Population Statistic: Read. React. Repeat.
Sunday, February 24, 2021

What do behavioral economists do, exactly?

Basically, they demonstrate how the straightforward rules of economic theory get mucked up when actual human beings enter into the mix, especially when social and market spheres overlap.

That’s what professor Dan Ariely does in his book “Predictably Irrational: The Hidden Forces That Shape Our Decisions”. There are several experimental examples, but basically it all boils down to this:

The fact that we live in both the social world and the market world has many implications for our personal lives.
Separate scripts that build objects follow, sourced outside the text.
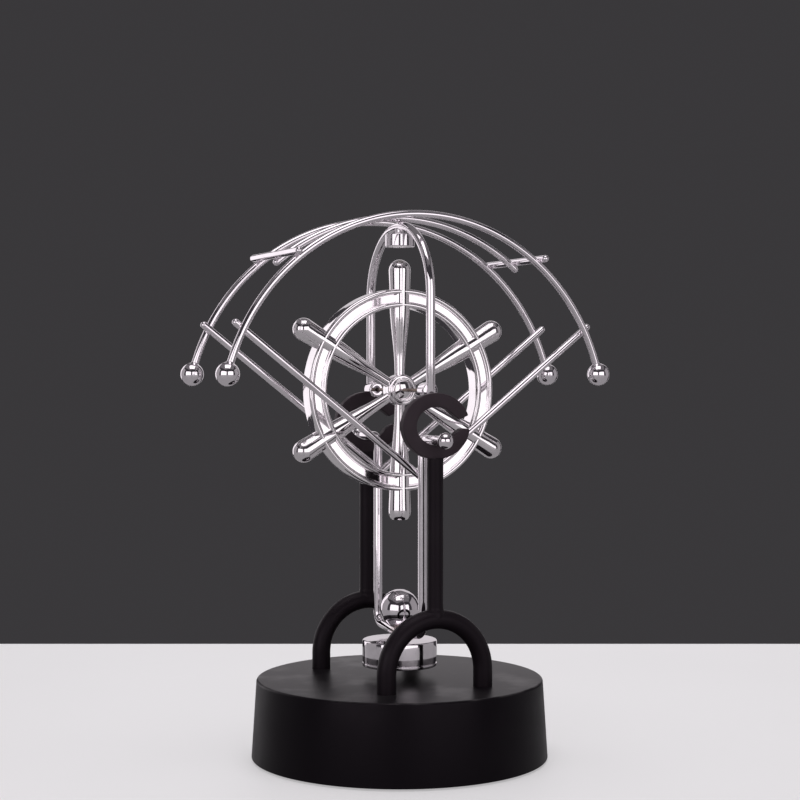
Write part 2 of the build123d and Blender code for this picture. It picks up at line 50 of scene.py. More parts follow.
def skin(rows, startPole=None, endPole=None, loop=False):
    # A grid of rows (along) by columns (round a closed profile). Neighbouring rows are joined by
    # quads; a pole closes an end with a fan, and loop joins the last row to the first.
    # The signed volume tells which way the faces point, and they are turned to point outwards.
    rows = np.asarray(rows, float)
    n, m = rows.shape[:2]
    verts = rows.reshape(-1, 3)
    i = np.arange(n if loop else n - 1)[:, None]
    j = np.arange(m)[None, :]
    up, side = (i + 1) % n, (j + 1) % m
    quads = np.stack([i * m + j, i * m + side, up * m + side, up * m + j], -1).reshape(-1, 4)
    fans = []
    for pole, row, flip in ((startPole, 0, True), (endPole, n - 1, False)):
        if pole is None:
            continue
        ring = row * m + np.arange(m)
        after = row * m + (np.arange(m) + 1) % m
        tip = np.full(m, len(verts))
        verts = np.vstack([verts, np.asarray(pole, float)[None, :]])
        fans.append(np.stack([tip, after, ring] if flip else [tip, ring, after], -1))
    corners = np.vstack([quads[:, [0, 1, 2]], quads[:, [0, 2, 3]]] + fans)
    a, b, c = (verts[corners[:, k]] for k in range(3))
    faces = quads.tolist() + [t for fan in fans for t in fan.tolist()]
    if np.einsum("ij,ij->i", a, np.cross(b, c)).sum() < 0:
        faces = [f[::-1] for f in faces]
    return verts, faces


def turned(profile, centre, axis, sides=64, loop=False):
    # A lathe: each profile point (s, r) becomes the ring centre + s*axis + r*(cos t*e1 + sin t*e2).
    profile = np.asarray(profile, float)
    centre, axis = np.asarray(centre, float), unit(axis)
    e1 = unit(np.cross(axis, (0, 0, 1.0) if abs(axis[2]) < 0.9 else (1.0, 0, 0)))
    e2 = np.cross(axis, e1)
    t = np.arange(sides) * 2 * np.pi / sides
    ring = np.cos(t)[:, None] * e1 + np.sin(t)[:, None] * e2
    at = centre + profile[:, :1] * axis
    if loop:
        return skin(at[:, None] + profile[:, 1, None, None] * ring, loop=True)
    middle = slice(1, -1)  # the first and last points are the poles
    rows = at[middle, None] + profile[middle, 1, None, None] * ring
    return skin(rows, at[0], at[-1])


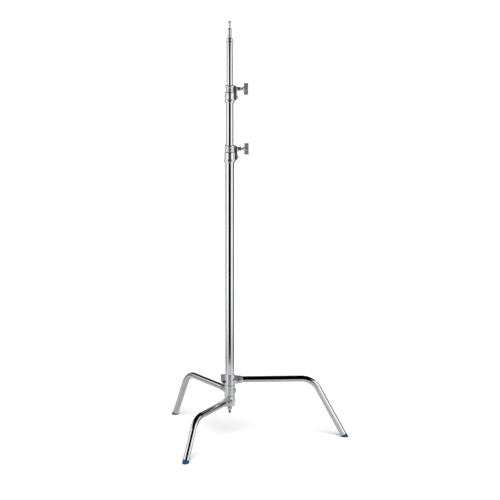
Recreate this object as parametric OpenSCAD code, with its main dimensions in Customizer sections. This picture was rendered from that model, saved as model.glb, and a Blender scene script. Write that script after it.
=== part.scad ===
// Three-section lighting stand on a low base with one fixed and two folding legs.
// Millimetres, +Z up, floor at z = 0. The origin is the middle of the footprint's box.

/* [Column] */
// Outside diameter of the fixed base column
base_d = 35; // [34:0.5:36]
// Wall of the base column
base_wall = 2; // [2:0.1:2]
// Outside diameter of the lower riser
riser_1_d = 30; // [30:0.5:30]
// Outside diameter of the upper riser
riser_2_d = 25; // [25:0.5:25]
// Wall of both risers
riser_wall = 1.5; // [1.5:0.1:1.5]
// Height of the top face of the lower locking collar
collar_1_z = 1215; // [1100:5:1300]
// Height of the top face of the upper locking collar
collar_2_z = 1455; // [1450:5:1700]
// Height of the top face of the cap on the upper riser
cap_z = 1641; // [1635:5:1900]

/* [Spigot] */
// Diameter of the mounting stud
stud_d = 16; // [15.8:0.1:16]
// Length of the mounting stud above the cap
stud_h = 37; // [30:1:45]
// Height of the necked tip above the stud
tip_h = 29; // [24:1:34]

/* [Legs] */
// Outside diameter of the leg tubes
leg_d = 25; // [24:0.5:25]
// Wall of the leg tubes
leg_wall = 2; // [1.5:0.25:2.5]
// Height of the top leg's axis above the floor
leg_z = 250; // [245:1:260]
// Vertical distance between one leg and the next
leg_pitch = 44; // [43:0.5:48]
// Radius from the column to the top leg's corner
leg_reach = 340; // [320:5:400]
// How much shorter each lower leg reaches, so the folded legs nest
leg_step = 21.5; // [20:0.5:24]
// Centreline radius of the leg bends
bend_r = 80; // [60:5:90]
// Slope of the legs' lower runs, from the horizontal
leg_slope = 61.6; // [58:0.1:66]

/* [Locking knobs] */
// Turn of the T-handle's bar away from upright, lower knob
knob_1_angle = 0; // [-90:5:90]
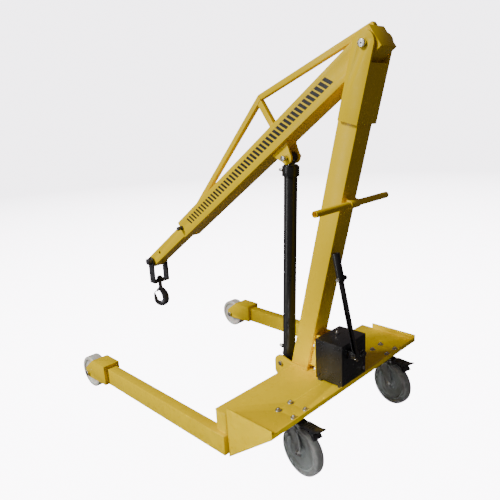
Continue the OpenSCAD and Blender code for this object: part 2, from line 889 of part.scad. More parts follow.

From time to time, we all need someone to help us move something, or to watch our kids for a few hours, or to take in our mail when we’re out of town. What’s the best way to motivate our friends and neighbors to help us? Would cash do it — a gift, perhaps? How much? Or nothing at all? This social dance, as I’m sure you know, isn’t easy to figure out — especially when there’s a risk of pushing a relationship into the realm of a market exchange.

To the extent that you can predict human tendencies, I’m not sure you can quantify this business-versus-pleasure dynamic. I’d guess you’d find behavior that’s deemed unacceptable in, say, St. Louis would be standard operating procedure in Mexico City.

Beyond the specific case studies, the more interesting part is probably the concept itself — economics crossed with psychology and sociology.